In Agents.jl a central structure called AgentBasedModel contains all data of a simulation and maps unique IDs (integers) to agent instances. During the simulation, the model evolves in discrete steps. During one step, the user decides which agents will act, how will they act, how many times, and whether any model-level properties will be adjusted. Once the time evolution is defined, collecting data during time evolution is straightforward by simply stating which data should be collected.

In the spirit of simple design, all of this is done by defining simple Julia data types, like basic functions, structs and dictionaries.

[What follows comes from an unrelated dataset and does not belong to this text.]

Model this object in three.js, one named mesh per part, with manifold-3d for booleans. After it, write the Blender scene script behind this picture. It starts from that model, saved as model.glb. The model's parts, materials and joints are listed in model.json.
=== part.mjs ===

To set up an ABM simulation in Agents.jl, a user only needs to follow these steps:

Choose in what kind of space the agents will live in, for example a graph, a grid, etc. Several spaces are provided by Agents.jl and can be initialized immediately.
Define the agent type (or types, for mixed models) that will populate the ABM. Agent types are standard Julia mutable structs. They can be created manually, but typically you'd want to use @agent. The types must contain some mandatory fields, which is ensured by using @agent. The remaining fields of the agent type are up to user's choice.
The created agent type, the chosen space, optional additional model level properties, and other simulation tuning properties like schedulers or random number generators, are given to AgentBasedModel. This instance defines the model within an Agents.jl simulation. More specialized structures are also available, see AgentBasedModel.
Provide functions that govern the time evolution of the ABM. A user can provide an agent-stepping function, that acts on each agent one by one, and/or a model-stepping function, that steps the entire model as a whole. These functions are standard Julia functions that take advantage of the Agents.jl API. Once these functions are created, they are simply passed to step! to evolve the model.
(Optional) Visualize the model and animate its time evolution. This can help checking that the model behaves as expected and there aren't any mistakes, or can be used in making figures for a paper/presentation.
Collect data. To do this, specify which data should be collected, by providing one standard Julia Vector of data-to-collect for agents, for example [:mood, :wealth], and another one for the model. The agent data names are given as the keyword adata and the model as keyword mdata to the function run!. This function outputs collected data in the form of a DataFrame.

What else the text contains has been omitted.